Il piano per imporre una tassa di almeno il 15% sui profitti delle grandi società internazionali è stato concordato, all’inizio di ottobre, da 136 paesi e approvato, alla fine del mese, dal Presidente degli Stati Uniti Joe Biden e dagli altri leader del G20.
Per snellire la procedura di attuazione di questa nuova aliquota fiscale, mercoledì 22 dicembre, la Commissione europea, il braccio esecutivo dell’UE, ha proposto come atto legislativo una direttiva: si tratta di uno strumento normativo classico dell’Unione, stabilisce un obiettivo che tutti i Paesi membri devono realizzare, lasciando ai singoli Stati la definizione, attraverso disposizioni nazionali, del come tali obiettivi vadano raggiunti.
La proposta dell’UE è stata sviluppata in base alle “regole modello per l’attuazione della tassa minima” dell’OCSE, che hanno lo scopo di aiutare i singoli governi nello sviluppo di leggi che siano collettivamente coerenti, cercando di evitare complicanze nazionali che potrebbero aprire nuove strade per l’elusione fiscale. Nel complesso, l’OCSE stima che le nuove regole potrebbero dare ai governi di tutto il mondo entrate aggiuntive di 150 miliardi di dollari all’anno.

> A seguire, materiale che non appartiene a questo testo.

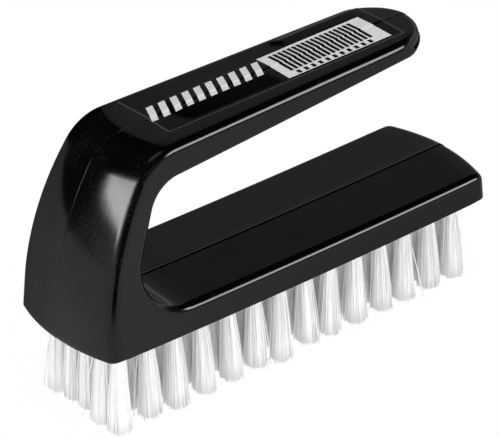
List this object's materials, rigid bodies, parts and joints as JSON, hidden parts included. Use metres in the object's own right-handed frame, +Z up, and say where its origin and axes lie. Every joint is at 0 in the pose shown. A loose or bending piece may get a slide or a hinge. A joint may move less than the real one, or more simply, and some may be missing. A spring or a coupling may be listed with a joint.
{
  "type": "scrubbing brush",
  "caption": "Hand scrubbing brush: one-piece black plastic block with an open looped grip, rows of white nylon tufts and a plain film label on the handle.",
  "frame": {"origin": "centre of the plane that the bristle tips stand on", "axes": "+X along the block towards the open end of the grip, +Z up from the bristle tips through the block to the handle, +Y across the block, with the mould parting line at Y = 0"},
  "size_m": [0.1232, 0.0379, 0.0724],
  "materials": {
    "black_plastic": "glossy black injection moulding with fine scuffs",
    "label_film": "glossy black film with a pale plain panel",
    "anchor_wire": "flat drawn wire",
    "white_nylon": "white translucent nylon filament"
  },
  "bodies": {
    "root": {"body": "black_plastic", "label": "label_film", "anchors": "anchor_wire", "tufts_01": "white_nylon", "tufts_02": "white_nylon", "tufts_03": "white_nylon", "tufts_04": "white_nylon", "tufts_05": "white_nylon", "tufts_06": "white_nylon", "tufts_07": "white_nylon", "tufts_08": "white_nylon", "tufts_09": "white_nylon", "tufts_10": "white_nylon", "tufts_11": "white_nylon", "tufts_12": "white_nylon", "tufts_13": "white_nylon", "tufts_14": "white_nylon"}
  },
  "joints": []
}
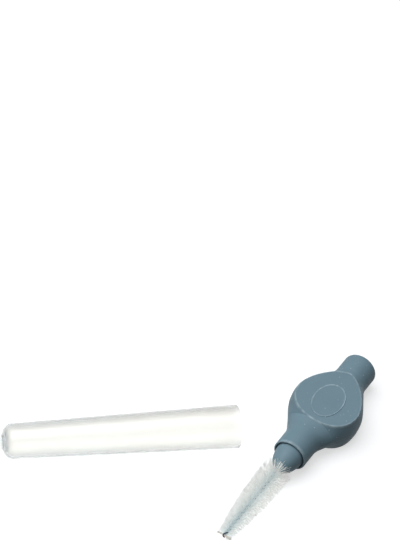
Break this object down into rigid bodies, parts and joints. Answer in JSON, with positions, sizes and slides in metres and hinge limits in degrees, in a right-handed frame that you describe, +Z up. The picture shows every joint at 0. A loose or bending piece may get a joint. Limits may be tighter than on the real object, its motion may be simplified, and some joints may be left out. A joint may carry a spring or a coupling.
{
  "type": "interdental brush",
  "caption": "Interdental brush: soft grip with a round thumb disc, hard nose, twisted wire with a tapered filament brush, and a loose clear tapered cover.",
  "frame": {"origin": "centre of the thumb disc's lower face, on the floor", "axes": "+X along the brush's axis towards its tail, so the wire points to -X; +Z up through the thumb disc; the floor is Z = 0"},
  "size_m": [0.0647, 0.0558, 0.0088],
  "materials": {
    "soft_grip": "satin",
    "hard_core": "satin",
    "coated_wire": "glossy",
    "filaments": "satin",
    "clear_cover": "translucent"
  },
  "bodies": {
    "brush": {"grip": "soft_grip", "core": "hard_core", "twisted_wire": "coated_wire", "bristles": "filaments"},
    "cover": {"cap": "clear_cover"}
  },
  "joints": [
    {"name": "cap_slide", "type": "slide", "parent": "brush", "child": "cover", "axis": [-0.682, 0.7314, 0], "range_m": [0, 0.06]}
  ]
}
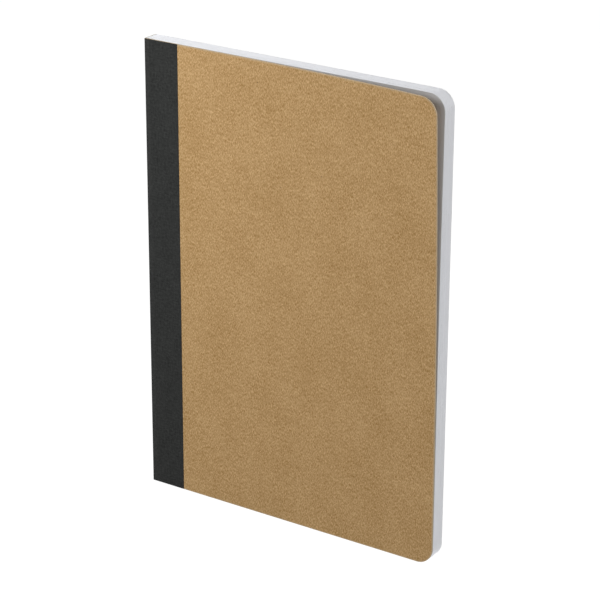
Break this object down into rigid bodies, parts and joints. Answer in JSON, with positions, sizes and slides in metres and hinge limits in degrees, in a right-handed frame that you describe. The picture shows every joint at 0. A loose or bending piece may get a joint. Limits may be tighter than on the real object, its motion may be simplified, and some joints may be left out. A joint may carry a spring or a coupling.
{
  "type": "pocket notebook",
  "caption": "Slim softcover pocket notebook with kraft card covers, a black cloth-tape spine, rounded fore-edge corners and sewn paper sections; both covers and the middle open.",
  "frame": {"origin": "centre of the bounding box at its base: the notebook stands on its tail edge", "axes": "+X from the spine to the fore edge, +Y from the front cover to the back cover, +Z from the tail up to the head"},
  "size_m": [0.105, 0.0106, 0.148],
  "materials": {
    "kraft_card": "matte",
    "book_tape": "matte",
    "lining_paper": "matte",
    "endpaper": "matte",
    "page_paper": "matte",
    "linen_thread": "matte",
    "spine_glue": "satin"
  },
  "bodies": {
    "rear_half": {"rear_flyleaf": "endpaper", "rear_spine_glue": "spine_glue", "rear_spine_tape": "book_tape", "section_5_sheet_1": "page_paper", "section_5_sheet_2": "page_paper", "section_5_sheet_3": "page_paper", "section_6_sheet_1": "page_paper", "section_6_sheet_2": "page_paper", "section_6_sheet_3": "page_paper", "section_7_sheet_1": "page_paper", "section_7_sheet_2": "page_paper", "section_7_sheet_3": "page_paper", "section_8_sheet_1": "page_paper", "section_8_sheet_2": "page_paper", "section_8_sheet_3": "page_paper", "section_5_thread": "linen_thread", "section_6_thread": "linen_thread", "section_7_thread": "linen_thread", "section_8_thread": "linen_thread"},
    "front_half": {"front_flyleaf": "endpaper", "front_spine_glue": "spine_glue", "front_spine_tape": "book_tape", "section_1_sheet_1": "page_paper", "section_1_sheet_2": "page_paper", "section_1_sheet_3": "page_paper", "section_2_sheet_1": "page_paper", "section_2_sheet_2": "page_paper", "section_2_sheet_3": "page_paper", "section_3_sheet_1": "page_paper", "section_3_sheet_2": "page_paper", "section_3_sheet_3": "page_paper", "section_4_sheet_1": "page_paper", "section_4_sheet_2": "page_paper", "section_4_sheet_3": "page_paper", "section_1_thread": "linen_thread", "section_2_thread": "linen_thread", "section_3_thread": "linen_thread", "section_4_thread": "linen_thread"},
    "front_board": {"front_cover": "kraft_card", "front_pastedown": "lining_paper", "front_tape_lap": "book_tape"},
    "back_board": {"back_cover": "kraft_card", "rear_pastedown": "lining_paper", "rear_tape_lap": "book_tape"}
  },
  "joints": [
    {"name": "middle_opening", "type": "hinge", "parent": "rear_half", "child": "front_half", "pos_m": [-0.0525, 0.00208, 0], "axis": [0, 0, -1], "range_deg": [0, 180]},
    {"name": "front_cover_hinge", "type": "hinge", "parent": "front_half", "child": "front_board", "pos_m": [-0.0525, -0.00117, 0], "axis": [0, 0, -1], "range_deg": [0, 175]},
    {"name": "back_cover_hinge", "type": "hinge", "parent": "rear_half", "child": "back_board", "pos_m": [-0.0525, 0.00533, 0], "axis": [0, 0, 1], "range_deg": [0, 175]}
  ]
}
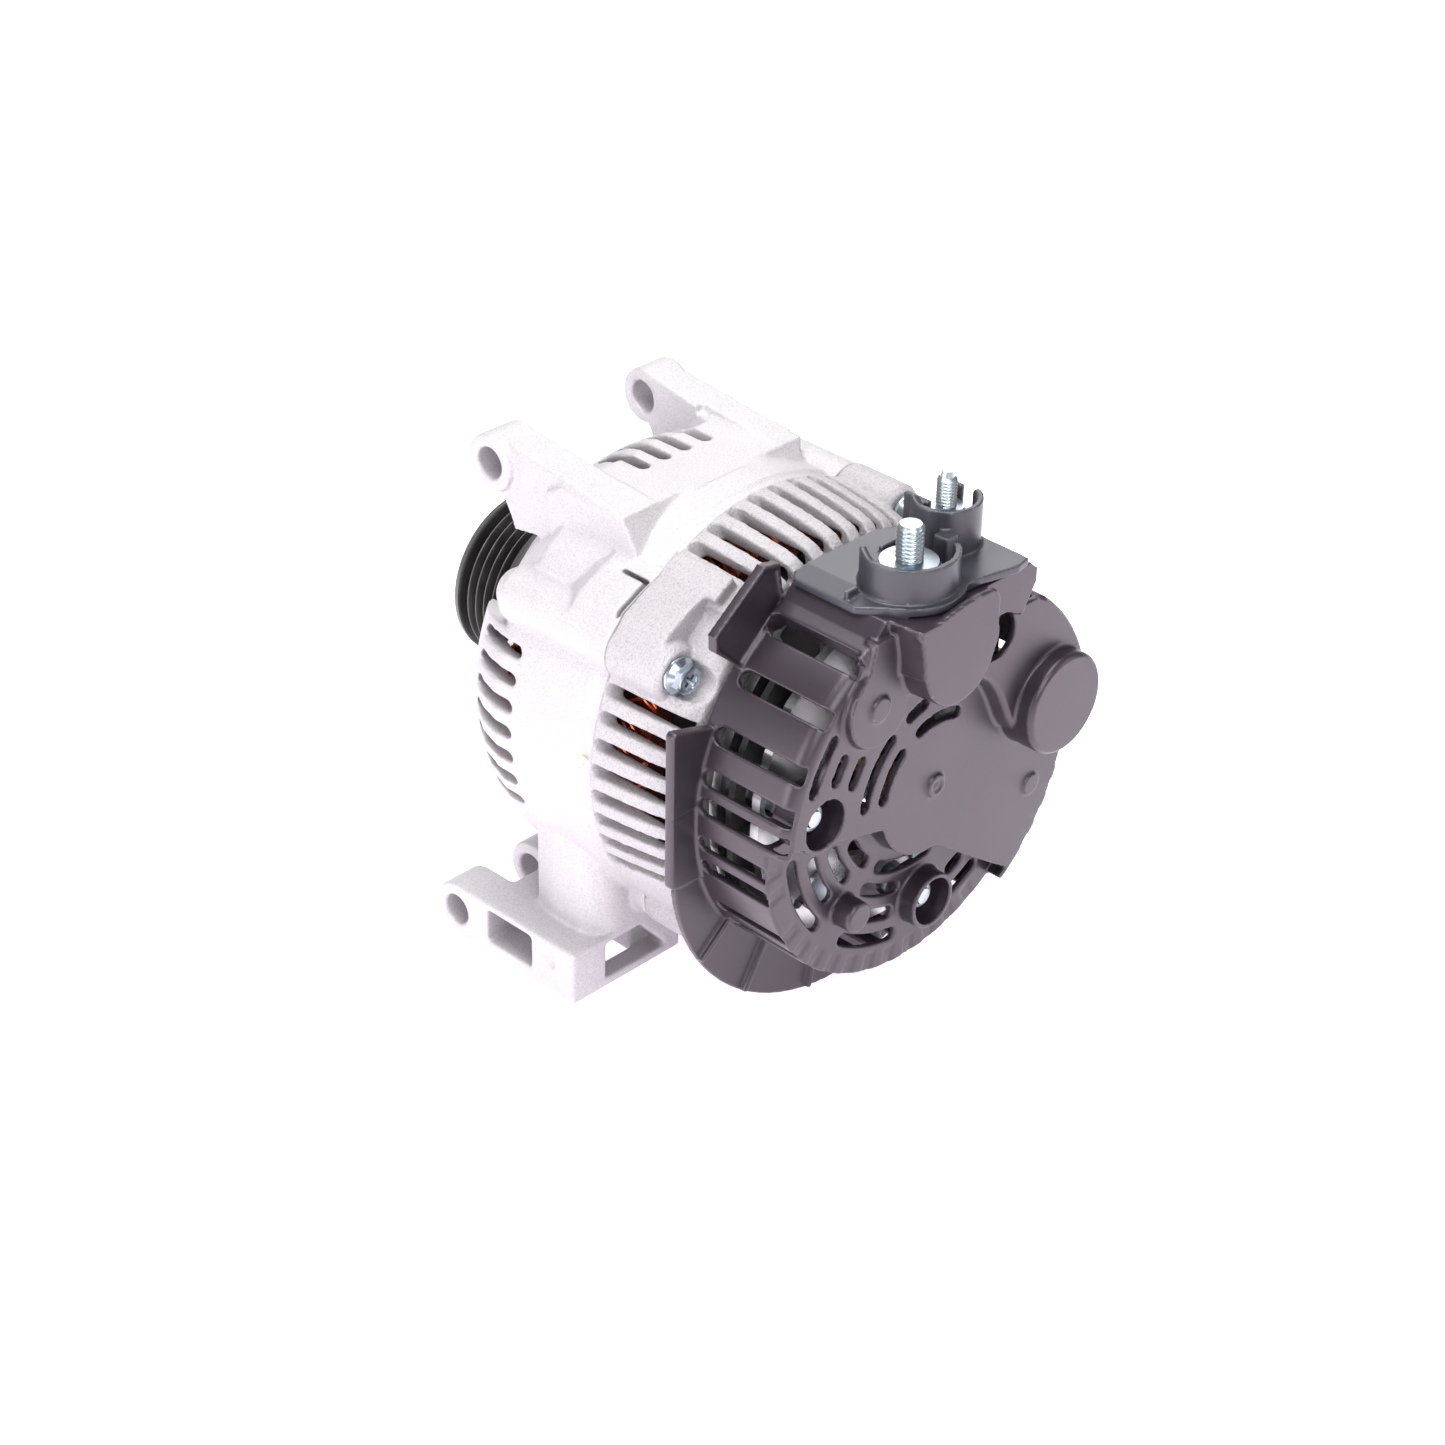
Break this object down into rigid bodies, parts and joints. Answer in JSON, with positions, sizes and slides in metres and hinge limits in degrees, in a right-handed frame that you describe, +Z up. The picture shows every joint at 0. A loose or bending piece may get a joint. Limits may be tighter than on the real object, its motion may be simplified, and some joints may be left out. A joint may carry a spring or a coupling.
{
  "type": "car alternator",
  "caption": "Car alternator with finned aluminium housings, ribbed belt pulley, two top ears and a lower mounting foot, and a slotted plastic rear cover with guarded terminal studs.",
  "frame": {"origin": "middle of the bounding box in X and Y, at its lowest point in Z (the underside of the mounting foot and the rear cover's lower edge)", "axes": "+Y along the rotor shaft towards the pulley, +Z up through the terminal studs, +X to the side away from the mounting foot's outer face"},
  "size_m": [0.1404, 0.193, 0.1738],
  "materials": {
    "cast_aluminium": "bright cast, fine sand-like grain",
    "heat_sink_aluminium": "stamped, dull",
    "laminated_steel": "stacked laminations",
    "copper_winding": "varnished copper wire",
    "machined_steel": "turned",
    "dark_steel": "forged, dark",
    "zinc_steel": "bluish zinc plate",
    "cover_plastic": "moulded, warm dark grey",
    "terminal_plastic": "moulded, cool grey",
    "board_plastic": "moulded, near black",
    "black_paint": "satin black",
    "bearing_steel": "polished",
    "carbon": "pressed carbon",
    "bare_copper": "bare copper"
  },
  "bodies": {
    "housing": {"front_housing": "cast_aluminium", "rear_housing": "cast_aluminium", "stator_core": "laminated_steel", "stator_winding": "copper_winding", "brush_spring_1": "machined_steel", "brush_spring_2": "machined_steel", "terminal_board": "board_plastic", "regulator": "board_plastic", "brush_holder": "board_plastic", "output_strap": "bare_copper", "bearing_retainer": "zinc_steel", "retainer_screw_1": "zinc_steel", "retainer_screw_2": "zinc_steel", "retainer_screw_3": "zinc_steel", "retainer_screw_4": "zinc_steel", "negative_diode_1": "zinc_steel", "negative_diode_2": "zinc_steel", "negative_diode_3": "zinc_steel", "positive_diode_1": "zinc_steel", "positive_diode_2": "zinc_steel", "positive_diode_3": "zinc_steel", "cover_stud_1": "zinc_steel", "cover_stud_2": "zinc_steel", "cover_nut_1": "zinc_steel", "cover_nut_2": "zinc_steel", "b_plus_stud": "zinc_steel", "signal_stud": "zinc_steel", "through_bolt_1": "zinc_steel", "through_bolt_2": "zinc_steel", "through_bolt_3": "zinc_steel", "through_bolt_4": "zinc_steel", "front_bearing_outer_race": "bearing_steel", "rear_bearing_outer_race": "bearing_steel", "negative_heat_sink": "heat_sink_aluminium", "positive_heat_sink": "heat_sink_aluminium", "rear_cover": "cover_plastic", "terminal_block": "terminal_plastic"},
    "rotor": {"rotor_shaft": "machined_steel", "claw_pole_front": "dark_steel", "claw_pole_rear": "dark_steel", "field_coil": "copper_winding", "front_fan": "dark_steel", "rear_fan": "dark_steel", "slip_ring_sleeve": "board_plastic", "slip_ring_1": "bare_copper", "slip_ring_2": "bare_copper", "front_collar": "machined_steel", "pulley": "black_paint", "pulley_nut": "zinc_steel", "front_bearing_inner_race": "bearing_steel", "rear_bearing_inner_race": "bearing_steel"},
    "front_cage": {"front_bearing_balls": "bearing_steel"},
    "rear_cage": {"rear_bearing_balls": "bearing_steel"},
    "brush_1": {"brush_1": "carbon"},
    "brush_2": {"brush_2": "carbon"}
  },
  "joints": [
    {"name": "rotor_spin", "type": "hinge", "parent": "housing", "child": "rotor", "pos_m": [0.00165, 0, 0.08456], "axis": [0, 1, 0], "continuous": true},
    {"name": "front_cage_spin", "type": "hinge", "parent": "housing", "child": "front_cage", "pos_m": [0.00165, 0, 0.08456], "axis": [0, 1, 0], "continuous": true},
    {"name": "rear_cage_spin", "type": "hinge", "parent": "housing", "child": "rear_cage", "pos_m": [0.00165, 0, 0.08456], "axis": [0, 1, 0], "continuous": true},
    {"name": "brush_1_slide", "type": "slide", "parent": "housing", "child": "brush_1", "axis": [0, 0, 1], "range_m": [0, 0.005], "stiffness_N_per_m": 180, "springref_m": -0.012, "deforming": ["brush_spring_1"]},
    {"name": "brush_2_slide", "type": "slide", "parent": "housing", "child": "brush_2", "axis": [0, 0, 1], "range_m": [0, 0.005], "stiffness_N_per_m": 180, "springref_m": -0.012, "deforming": ["brush_spring_2"]}
  ],
  "couplings": [
    {"joint": "front_cage_spin", "follows": "rotor_spin", "ratio": 0.3931},
    {"joint": "rear_cage_spin", "follows": "rotor_spin", "ratio": 0.4167}
  ]
}
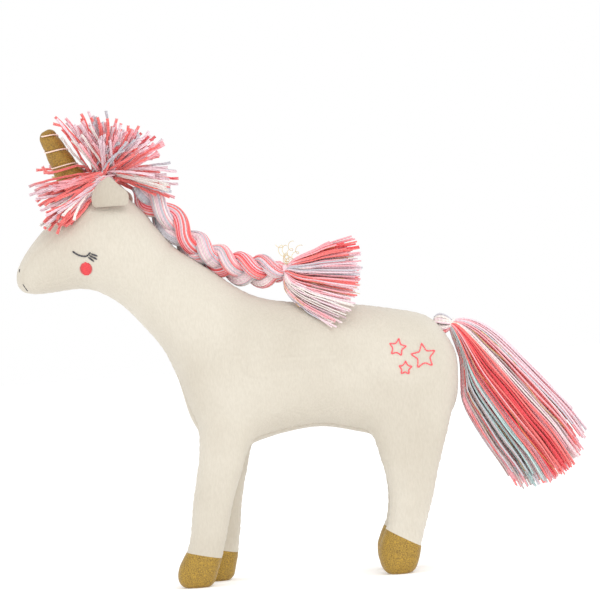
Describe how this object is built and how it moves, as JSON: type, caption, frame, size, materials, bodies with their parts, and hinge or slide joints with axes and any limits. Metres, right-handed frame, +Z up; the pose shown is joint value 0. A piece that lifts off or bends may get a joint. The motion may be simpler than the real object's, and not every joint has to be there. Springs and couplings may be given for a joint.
{
  "type": "plush unicorn",
  "caption": "Stuffed cotton unicorn toy that stands on its hooves, with flexing legs, nodding head, stuffed gold horn, braided yarn mane, pompom forelock and yarn tail.",
  "frame": {"origin": "on the ground under the middle of the toy, at the centre of its bounding box", "axes": "+X from the nose to the tail, +Y to the right-hand side of the animal, +Z up; the hooves stand on Z = 0"},
  "size_m": [0.4185, 0.089, 0.3598],
  "materials": {
    "body_cloth": "matt cream cotton with a fine plain weave",
    "ear_cloth": "matt cream cotton",
    "gold_cloth": "gold metallic woven cloth with a fine glitter",
    "filling": "white polyester fibre",
    "yarn": "soft plied yarn in coral, pink, white, mint and gold",
    "tie_thread": "wound yarn",
    "star_thread": "coral embroidery thread",
    "cheek_thread": "coral satin stitch",
    "face_thread": "dark grey embroidery thread",
    "horn_thread": "pale pink thread"
  },
  "bodies": {
    "torso": {"torso_stuffing": "filling", "side_panel_left": "body_cloth", "side_panel_right": "body_cloth", "belly_gusset": "body_cloth", "stars_left": "star_thread", "stars_right": "star_thread", "braid_strand_a": "yarn", "braid_strand_b": "yarn", "braid_strand_c": "yarn"},
    "head": {"head_stuffing": "filling", "head_panel_left": "body_cloth", "head_panel_right": "body_cloth", "head_gusset": "body_cloth", "eye_left": "face_thread", "eye_right": "face_thread", "cheek_left": "cheek_thread", "cheek_right": "cheek_thread", "nostril_stitches": "face_thread", "mouth_stitches": "face_thread", "forelock_yarn": "yarn", "forelock_tie": "tie_thread", "braid_root": "yarn"},
    "ear_left": {"ear_left_outer": "ear_cloth", "ear_left_lining": "ear_cloth"},
    "ear_right": {"ear_right_outer": "ear_cloth", "ear_right_lining": "ear_cloth"},
    "horn": {"horn_cover": "gold_cloth", "horn_stuffing": "filling", "horn_thread": "horn_thread"},
    "front_left_leg": {"front_left_leg_outer": "body_cloth", "front_left_leg_inner": "body_cloth", "front_left_leg_stuffing": "filling", "front_left_hoof": "gold_cloth"},
    "front_right_leg": {"front_right_leg_outer": "body_cloth", "front_right_leg_inner": "body_cloth", "front_right_leg_stuffing": "filling", "front_right_hoof": "gold_cloth"},
    "hind_left_leg": {"hind_left_leg_outer": "body_cloth", "hind_left_leg_inner": "body_cloth", "hind_left_leg_stuffing": "filling", "hind_left_hoof": "gold_cloth"},
    "hind_right_leg": {"hind_right_leg_outer": "body_cloth", "hind_right_leg_inner": "body_cloth", "hind_right_leg_stuffing": "filling", "hind_right_hoof": "gold_cloth"},
    "mane_end": {"braid_end": "yarn"},
    "mane_tassel": {"mane_tie": "tie_thread", "mane_tassel": "yarn"},
    "tail_knot": {"tail_knot": "tie_thread"},
    "tail": {"tail_tie": "tie_thread", "tail_tassel": "yarn"}
  },
  "joints": [
    {"name": "head_nod", "type": "hinge", "parent": "torso", "child": "head", "pos_m": [-0.127, 0, 0.247], "axis": [0, 1, 0], "range_deg": [-8, 8], "stiffness_Nm_per_rad": 1.5},
    {"name": "ear_left_fold", "type": "hinge", "parent": "head", "child": "ear_left", "pos_m": [-0.134, -0.0273, 0.2906], "axis": [1, 0, 0], "range_deg": [-15, 35], "stiffness_Nm_per_rad": 0.02},
    {"name": "ear_right_fold", "type": "hinge", "parent": "head", "child": "ear_right", "pos_m": [-0.134, 0.0273, 0.2906], "axis": [-1, 0, 0], "range_deg": [-15, 35], "stiffness_Nm_per_rad": 0.02},
    {"name": "horn_tilt", "type": "hinge", "parent": "head", "child": "horn", "pos_m": [-0.1585, 0, 0.2995], "axis": [0, 1, 0], "range_deg": [-8, 8], "stiffness_Nm_per_rad": 0.3},
    {"name": "front_left_leg_swing", "type": "hinge", "parent": "torso", "child": "front_left_leg", "pos_m": [-0.0615, 0, 0.111], "axis": [0, 1, 0], "range_deg": [-10, 10], "stiffness_Nm_per_rad": 1.2},
    {"name": "front_right_leg_swing", "type": "hinge", "parent": "torso", "child": "front_right_leg", "pos_m": [-0.0615, 0, 0.111], "axis": [0, 1, 0], "range_deg": [-10, 10], "stiffness_Nm_per_rad": 1.2},
    {"name": "hind_left_leg_swing", "type": "hinge", "parent": "torso", "child": "hind_left_leg", "pos_m": [0.0795, 0, 0.119], "axis": [0, 1, 0], "range_deg": [-10, 10], "stiffness_Nm_per_rad": 1.2},
    {"name": "hind_right_leg_swing", "type": "hinge", "parent": "torso", "child": "hind_right_leg", "pos_m": [0.0795, 0, 0.119], "axis": [0, 1, 0], "range_deg": [-10, 10], "stiffness_Nm_per_rad": 1.2},
    {"name": "mane_lift", "type": "hinge", "parent": "torso", "child": "mane_end", "pos_m": [-0.05, 0, 0.2435], "axis": [0, -1, 0], "range_deg": [0, 35]},
    {"name": "mane_swing", "type": "hinge", "parent": "mane_end", "child": "mane_tassel", "pos_m": [-0.0122, -0.004, 0.233], "axis": [0, 0, 1], "range_deg": [-20, 5]},
    {"name": "tail_swing", "type": "hinge", "parent": "torso", "child": "tail_knot", "pos_m": [0.1093, 0, 0.1894], "axis": [0, 0, 1], "range_deg": [-30, 30]},
    {"name": "tail_lift", "type": "hinge", "parent": "tail_knot", "child": "tail", "pos_m": [0.1093, 0, 0.1894], "axis": [0, -1, 0], "range_deg": [0, 60]}
  ]
}
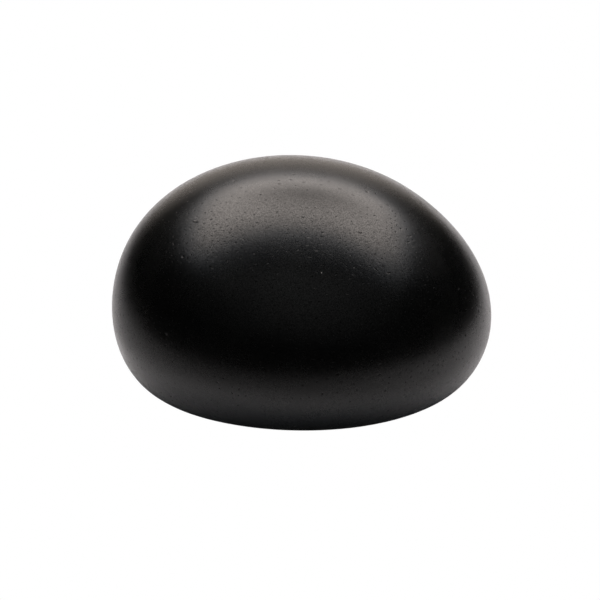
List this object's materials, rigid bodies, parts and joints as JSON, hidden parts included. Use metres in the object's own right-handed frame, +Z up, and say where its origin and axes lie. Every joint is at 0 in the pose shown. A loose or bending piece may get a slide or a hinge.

La Commissione spera che la direttiva venga approvata dai governi entro la metà dell’anno, aprendo la strada all’attuazione delle nuove regole nel 2023: tuttavia, tre membri del blocco – Irlanda, Estonia e Ungheria – hanno espresso riserve sull’aliquota minima d’imposta e hanno accettato solo l’accordo di ottobre del G20, anche se il Commissario europeo all’Economia, Paolo Gentiloni, ha riferito ai giornalisti di ritenere che la direttiva riceverà il loro sostegno.
Mentre l’annuncio dell’UE è un altro passo avanti verso un’aliquota fiscale minima globale, lo sforzo degli Stati Uniti per attuare l’accordo di ottobre è ora in stallo e le sue prospettive sono incerte per il 2022.
L’aumento delle tasse sulle multinazionali con sede negli Stati Uniti è avvolto in una legislazione più ampia per affrontare il cambiamento climatico, l’assistenza all’infanzia e la povertà.
Proposto dall’amministrazione Biden, il Build Back Better è un piano legislativo da quasi duemila miliardi che prevede diverse misure, tra cui la revisione della cosiddetta Gilti (Global intangible law tax income): è il regime di tassazione nato con la riforma fiscale americana del 2017, con l’obiettivo di sottoporre a un’aliquota fiscale del 10,5%, il reddito imponibile generato all’estero da società controllate da una holding, con sede negli USA, attraverso una partecipazione pari o superiore al 10%.
Le speranze per il passaggio del Build Back Better hanno subito un duro colpo la scorsa settimana, quando il senatore democratico, Joe Manchin, si è opposto al fulcro dell’agenda economica del Presidente Biden, sostenendo che potrebbe portare ad un vertiginoso aumento del debito pubblico.
I funzionari dell’amministrazione Biden hanno sottolineato l’importanza di mantenere gli impegni assunti dagli Stati Uniti nei negoziati fiscali globali: infatti, i leader democratici si sono impegnati a resuscitare la versione del disegno di legge all’inizio del prossimo anno.